SkySense-VITA: Towards Universal In-context Segmentation of Multi-modal Remote Sensing Imagery
Abstract
While recent foundation models for remote sensing (RS) segmentation have shown notable progress, they still face significant challenges, struggling to process diverse multi-modal inputs, synergize complementary prompt types, and leverage semantic hierarchies. To address these limitations, we introduce SkySense-VITA, a unified in-context segmentation model, which synergistically processes both optical and SAR imagery using visual, textual, or fused prompts.

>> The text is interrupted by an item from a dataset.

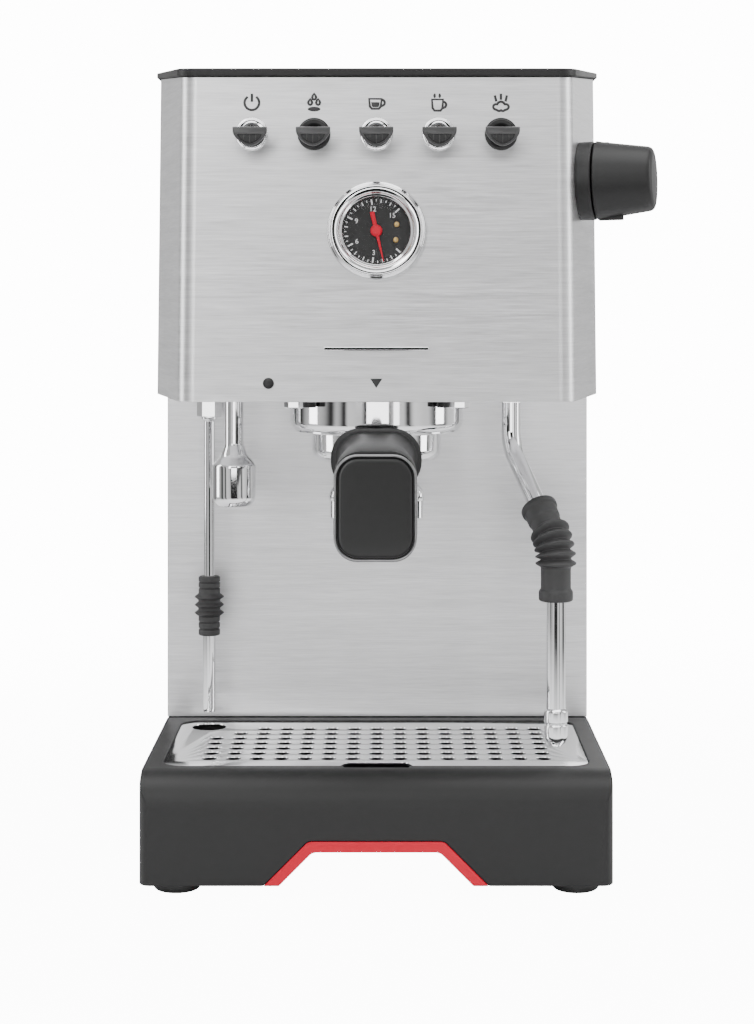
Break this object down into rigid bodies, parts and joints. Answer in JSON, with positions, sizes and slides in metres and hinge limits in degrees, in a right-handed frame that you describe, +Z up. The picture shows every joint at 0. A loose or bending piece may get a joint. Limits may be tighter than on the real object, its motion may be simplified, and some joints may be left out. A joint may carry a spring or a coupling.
{
  "type": "espresso machine",
  "caption": "Counter-top espresso machine: steel head and splash panel, black drip-tray base with a red-lined finger arch, portafilter group, steam wand, gauge and toggle levers.",
  "frame": {"origin": "bottom centre of the overall box, on the counter that the feet stand on", "axes": "+Z up, +X to the right of a person who faces the machine, +Y from the person towards the machine's rear"},
  "size_m": [0.2717, 0.3899, 0.4266],
  "materials": {
    "brushed_steel": "horizontally brushed",
    "polished_chrome": "polished",
    "black_plastic": "fine satin grain",
    "glossy_black": "moulded, semi-gloss",
    "rubber": "moulded",
    "brass": "cast and turned",
    "copper_pipe": "drawn copper",
    "dial_face": "printed, matt",
    "clear_glass": "clear",
    "red_plastic": "satin red",
    "tank_plastic": "smoked clear plastic",
    "circuit_board": "solder mask",
    "pump_body": "zinc-plated"
  },
  "bodies": {
    "machine": {"base_chassis": "black_plastic", "rubber_feet": "rubber", "splash_panel": "brushed_steel", "side_panel_left": "brushed_steel", "side_panel_right": "brushed_steel", "rear_panel": "brushed_steel", "head_front_panel": "brushed_steel", "head_underside_plate": "brushed_steel", "top_frame": "black_plastic", "cup_warmer_plate": "brushed_steel", "toggle_bezels_chrome": "polished_chrome", "toggle_bezels_black": "black_plastic", "toggle_switch_bodies": "black_plastic", "gauge_bezel": "polished_chrome", "gauge_case": "black_plastic", "gauge_dial": "dial_face", "gauge_lens": "clear_glass", "indicator_lamp": "glossy_black", "group_head": "polished_chrome", "group_gasket": "rubber", "shower_screen": "brushed_steel", "group_bolts": "polished_chrome", "brew_boiler": "brass", "boiler_cap": "brass", "steam_boiler": "brushed_steel", "steam_valve_body": "brass", "knob_collar": "black_plastic", "wand_swivel_nut": "polished_chrome", "pump": "pump_body", "pump_mounts": "rubber", "solenoid_valve": "black_plastic", "discharge_tube": "polished_chrome", "discharge_joint": "rubber", "hot_water_nozzle": "polished_chrome", "water_pipes": "copper_pipe", "control_board": "circuit_board", "power_inlet": "black_plastic", "tank_shelf": "black_plastic"},
    "gauge_needle": {"gauge_needle": "red_plastic"},
    "steam_knob": {"steam_knob": "black_plastic", "steam_valve_spindle": "brass"},
    "steam_wand": {"wand_tube": "polished_chrome", "wand_grip": "rubber", "wand_tip": "polished_chrome"},
    "portafilter": {"portafilter_bowl": "polished_chrome", "filter_basket": "brushed_steel", "twin_spout": "polished_chrome", "portafilter_handle": "black_plastic", "handle_end_cap": "glossy_black"},
    "drip_tray": {"drip_tray": "black_plastic", "grip_trim": "red_plastic"},
    "drip_grille": {"drip_grille": "brushed_steel"},
    "water_tank": {"water_tank": "tank_plastic", "tank_lid_pin": "brushed_steel"},
    "tank_lid": {"tank_lid": "black_plastic"},
    "toggle_1": {"toggle_lever_1": "glossy_black"},
    "toggle_2": {"toggle_lever_2": "glossy_black"},
    "toggle_3": {"toggle_lever_3": "glossy_black"},
    "toggle_4": {"toggle_lever_4": "glossy_black"},
    "toggle_5": {"toggle_lever_5": "glossy_black"}
  },
  "joints": [
    {"name": "toggle_1_flip", "type": "hinge", "parent": "machine", "child": "toggle_1", "pos_m": [-0.07855, -0.07023, 0.387], "axis": [-1, 0, 0], "range_deg": [0, 24]},
    {"name": "toggle_2_flip", "type": "hinge", "parent": "machine", "child": "toggle_2", "pos_m": [-0.04635, -0.07023, 0.387], "axis": [-1, 0, 0], "range_deg": [0, 24]},
    {"name": "toggle_3_flip", "type": "hinge", "parent": "machine", "child": "toggle_3", "pos_m": [-0.01415, -0.07023, 0.387], "axis": [-1, 0, 0], "range_deg": [0, 24]},
    {"name": "toggle_4_flip", "type": "hinge", "parent": "machine", "child": "toggle_4", "pos_m": [0.01805, -0.07023, 0.387], "axis": [-1, 0, 0], "range_deg": [0, 24]},
    {"name": "toggle_5_flip", "type": "hinge", "parent": "machine", "child": "toggle_5", "pos_m": [0.05025, -0.07023, 0.387], "axis": [-1, 0, 0], "range_deg": [0, 24]},
    {"name": "needle_turn", "type": "hinge", "parent": "machine", "child": "gauge_needle", "pos_m": [-0.01415, -0.0756, 0.337], "axis": [0, 0.9943, -0.1068], "range_deg": [-35, 239]},
    {"name": "steam_knob_turn", "type": "hinge", "parent": "machine", "child": "steam_knob", "pos_m": [0.09385, -0.0417, 0.364], "axis": [0.9707, -0.2389, 0.0257], "range_deg": [0, 270]},
    {"name": "wand_swing", "type": "hinge", "parent": "machine", "child": "steam_wand", "pos_m": [0.05825, -0.02, 0.2495], "axis": [0, 0, 1], "range_deg": [-42, 75]},
    {"name": "portafilter_lock", "type": "hinge", "parent": "machine", "child": "portafilter", "pos_m": [-0.01415, -0.025, 0.2407], "axis": [0, 0, 1], "range_deg": [-45, 0]},
    {"name": "drip_tray_slide", "type": "slide", "parent": "machine", "child": "drip_tray", "axis": [0, -1, 0], "range_m": [0, 0.12]},
    {"name": "grille_lift", "type": "slide", "parent": "drip_tray", "child": "drip_grille", "axis": [0, 0, 1], "range_m": [0, 0.006]},
    {"name": "tank_lift", "type": "slide", "parent": "machine", "child": "water_tank", "axis": [0, 0, 1], "range_m": [0, 0.29]},
    {"name": "tank_lid_flip", "type": "hinge", "parent": "water_tank", "child": "tank_lid", "pos_m": [-0.01415, 0.1836, 0.424], "axis": [-1, 0, 0], "range_deg": [0, 85]}
  ]
}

Based on a novel prompt-and-prediction decoupling strategy, we propose the VITA-Former and VITA-Decoder to decouple multi-modal prompt fusion and prediction process, allowing the model to flexibly support visual-only, textual-only, and fused prompt modes. We train SkySense-VITA with a progressive two-stage strategy: a first stage of Image-Level Alignment Pretraining featuring optical-SAR alignment, and a second stage of Pixel-Level In-context Pretraining using Semantic Granularity Annealing (SGA), a coarse-to-fine curriculum that enables robust hierarchical learning. To support this training, we also introduce our new large-scale, multi-modal Sky-VT-300k dataset. Extensive experiments show SkySense-VITA establishes a new state-of-the-art (SOTA) on 18 datasets, with an average performance lead of over 10\% mIoU. Code, models, and data will be released upon acceptance.